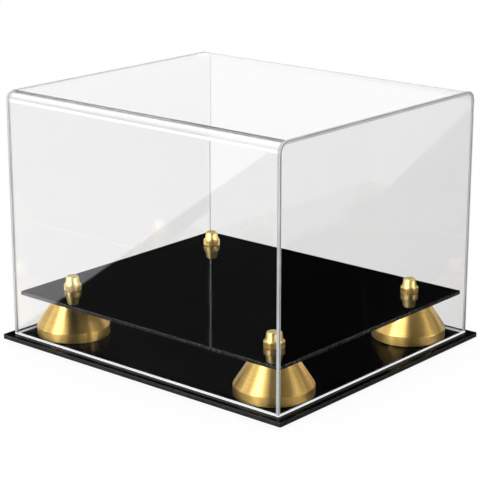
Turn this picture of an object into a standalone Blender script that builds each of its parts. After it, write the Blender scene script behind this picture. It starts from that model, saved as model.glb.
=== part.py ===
"""Display case: a clear cover standing on a black base, over a raised black platform.

Each corner has a post: a gold riser on the base carries the platform, a gold finial nut stands
on top of it, and a long countersunk screw from under the base goes up through all of them.

Frame: metres, +Z up, origin at the middle of the underside, X along the long side.
"""

import math

import bmesh
import bpy

# Touching pieces are kept this far apart.
FACE_GAP = 0.0003

# Cover: one sheet bent over the front, top and rear, with a flat panel bonded to each end.
COVER_LENGTH = 0.300
COVER_WIDTH = 0.260
COVER_HEIGHT = 0.217
COVER_SHEET = 0.003
BEND_INNER_RADIUS = 0.006
BEND_SEGMENTS = 8

# Base plate: it reaches past the cover all round.
BASE_MARGIN = 0.0075
BASE_THICKNESS = 0.004
BASE_CORNER_RADIUS = 0.0015
BASE_CHAMFER = 0.0004

# Platform: it fills the cover's inside but for this clearance to each wall.
PLATFORM_CLEARANCE = 0.002
PLATFORM_THICKNESS = 0.003
PLATFORM_CORNER_RADIUS = 0.0015
PLATFORM_CHAMFER = 0.0003

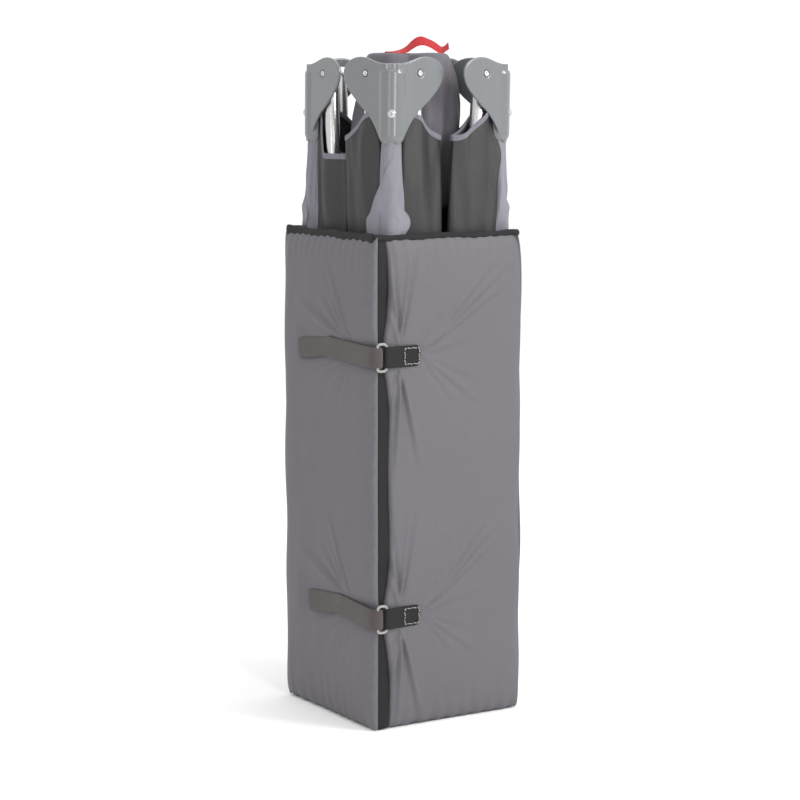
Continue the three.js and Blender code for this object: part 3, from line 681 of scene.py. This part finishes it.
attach(pull, "hub")
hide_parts("pull_strap")

# Mattress panels: a board and thin foam in a coated grey cover. The cover is pulled tight by the
# straps, which draw creases out from where they hold, and it puckers along its sewn edges.
cover_cloth = cloth("cover_cloth", (0.113, 0.108, 0.119), 0.0009, 0.55, 0.05, 0.00008, 0.0013, 0.07)
half, thick, tall = 0.105, 0.010, 0.578
strap_heights = {"upper": 0.440, "lower": 0.133}
turns = {"back": 0, "left": 1, "front": 2, "right": 3}


def on_side(side, s, out, z):
    # s runs along the side as seen from outside, from its left end to its right one
    s, out, z = np.broadcast_arrays(np.asarray(s, float), np.asarray(out, float), np.asarray(z, float))
    x, y = half - s, out
    for _ in range(turns[side]):
        x, y = -y, x
    return np.stack([x, y, z], -1) + middle


def crease(s, z, start, heading, length, width, depth):
    c, d = math.cos(heading), math.sin(heading)
    along = ((s - start[0]) * c + (z - start[1]) * d) / length
    off = (-(s - start[0]) * d + (z - start[1]) * c) / (width * (0.45 + 0.9 * np.clip(along, 0, 1)))
    fade = np.clip(along * 7, 0, 1) * np.clip(1 - along, 0, 1) ** 0.8
    ridge = np.exp(-(((off - 0.42) / 0.6) ** 2)) - 0.8 * np.exp(-(((off + 0.42) / 0.6) ** 2))
    return 1.9 * depth * fade * ridge


def creases(side, s, z):
    rise = np.zeros_like(s)
    fans = []
    if side == "front":
        for level, twist in ((0.440, 0.0), (0.133, 0.35)):
            tip, root = (0.064, level), (0.028, level)
            for heading, length, width, depth in (
                (33, 0.15, 0.0050, 0.0022), (39, 0.16, 0.0045, 0.0024), (45, 0.15, 0.0045, 0.0020),
                (51, 0.10, 0.0045, 0.0015),
                (12, 0.09, 0.006, 0.0008),
                (-22, 0.10, 0.006, 0.0005), (-38, 0.12, 0.006, 0.0008), (-52, 0.09, 0.006, 0.0006),
                (60, 0.09, 0.006, 0.0010),
            ):
                fans.append((tip, math.radians(heading + twist * 8), length, width, depth))
            for heading, length, depth in (
                (80, 0.13, 0.0026), (97, 0.15, 0.0030), (106, 0.11, 0.0016), (-78, 0.13, 0.0026),
                (-94, 0.15, 0.0030), (-104, 0.1, 0.0018),
            ):
                start = (root[0] + 0.008, level + math.copysign(0.012, heading))
                fans.append((start, math.radians(heading + 4 * twist), length, 0.006, depth))
    if side == "left":
        for level, lift in ((0.440, 0.008), (0.133, 0.012)):
            root = (0.21 - 0.045, level + lift)
            for heading, length, width, depth in (
                (157, 0.14, 0.008, 0.0024), (140, 0.10, 0.006, 0.0016), (118, 0.12, 0.005, 0.0018),
                (128, 0.07, 0.005, 0.0016),
                (206, 0.11, 0.008, 0.0014), (226, 0.09, 0.007, 0.0012), (250, 0.08, 0.006, 0.0010),
            ):
                fans.append((root, math.radians(heading), length, width, depth))
    if side in ("back", "right"):
        for level in strap_heights.values():
            for k in range(5):
                start = (0.04 + 0.03 * k, level + 0.02 * math.sin(k * 2.1))
                fans.append((start, math.radians(25 + 31 * k), 0.09, 0.009, 0.0008))
    for start, heading, length, width, depth in fans:
        rise += crease(s, z, start, heading, length, width, depth)
    return rise


def panel_points(side, s, z):
    # how far the cover stands out from the middle of the wrap, at a place on the panel's outside
    seed = turns[side] * 11.3
    spots = list(zip(s.ravel(), z.ravel()))
    broad = np.array([noise.noise((a * 9 + seed, 0.3, b * 7)) for a, b in spots]).reshape(s.shape)
    fine = np.array([noise.noise((a * 34 + seed, 4.1, b * 16)) for a, b in spots]).reshape(s.shape)
    side_edge = np.minimum(s, 2 * half - s)
    top_edge = np.minimum(tall - z, z)
    crown = 0.0030 * (1 - np.exp(-np.clip(side_edge, 0, 1) / 0.012))
    crown *= 1 - np.exp(-np.clip(top_edge, 0, 1) / 0.016)
    crown -= 0.0026 * np.exp(-((side_edge / 0.0085) ** 2)) * (0.8 + 0.5 * np.sin(z * 41 + seed))
    roll = 0.0058 * np.exp(-np.clip(tall - z, 0, 1) / 0.011) + 0.0035 * np.exp(-np.clip(z, 0, 1) / 0.010)
    pucker = 0.0009 * np.sin(s * 430 + 3 * broad) * np.exp(-(tall - z) / 0.016)
    pucker += 0.0009 * np.sin(s * 310 + 5 * broad) * np.exp(-z / 0.02)
    cinch = 0
    if side in ("front", "left"):
        end = s if side == "front" else 2 * half - s
        pucker += 0.0008 * np.sin(z * 330 + 4 * broad) * np.exp(-end / 0.014)
        for level in strap_heights.values():
            cinch = cinch + np.exp(-(((z - level) / 0.03) ** 2) - (end / 0.075) ** 2)
    pressed, quiet = 0, 1
    if side == "left":
        along = np.clip((0.172 - (2 * half - s)) / 0.02, 0, 1)
        for level in strap_heights.values():
            lane = np.exp(-(((z - level - 0.045 * (2 * half - s)) / 0.021) ** 4)) * along
            pressed, quiet = pressed + 0.0030 * lane, quiet - 0.75 * lane
    drawn_in = creases(side, s, z) * quiet
    return half + crown - roll + pucker + 0.0016 * broad + 0.0006 * fine + drawn_in - 0.0036 * cinch - pressed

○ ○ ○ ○

Starting at the line that contains "Continue the three.js" and stopping at the line that contains "return 1.9 * depth * fade * ridge", transcribe the lines exactly; both boundary lines are to be included.

Continue the three.js and Blender code for this object: part 3, from line 681 of scene.py. This part finishes it.
attach(pull, "hub")
hide_parts("pull_strap")

# Mattress panels: a board and thin foam in a coated grey cover. The cover is pulled tight by the
# straps, which draw creases out from where they hold, and it puckers along its sewn edges.
cover_cloth = cloth("cover_cloth", (0.113, 0.108, 0.119), 0.0009, 0.55, 0.05, 0.00008, 0.0013, 0.07)
half, thick, tall = 0.105, 0.010, 0.578
strap_heights = {"upper": 0.440, "lower": 0.133}
turns = {"back": 0, "left": 1, "front": 2, "right": 3}


def on_side(side, s, out, z):
    # s runs along the side as seen from outside, from its left end to its right one
    s, out, z = np.broadcast_arrays(np.asarray(s, float), np.asarray(out, float), np.asarray(z, float))
    x, y = half - s, out
    for _ in range(turns[side]):
        x, y = -y, x
    return np.stack([x, y, z], -1) + middle


def crease(s, z, start, heading, length, width, depth):
    c, d = math.cos(heading), math.sin(heading)
    along = ((s - start[0]) * c + (z - start[1]) * d) / length
    off = (-(s - start[0]) * d + (z - start[1]) * c) / (width * (0.45 + 0.9 * np.clip(along, 0, 1)))
    fade = np.clip(along * 7, 0, 1) * np.clip(1 - along, 0, 1) ** 0.8
    ridge = np.exp(-(((off - 0.42) / 0.6) ** 2)) - 0.8 * np.exp(-(((off + 0.42) / 0.6) ** 2))
    return 1.9 * depth * fade * ridge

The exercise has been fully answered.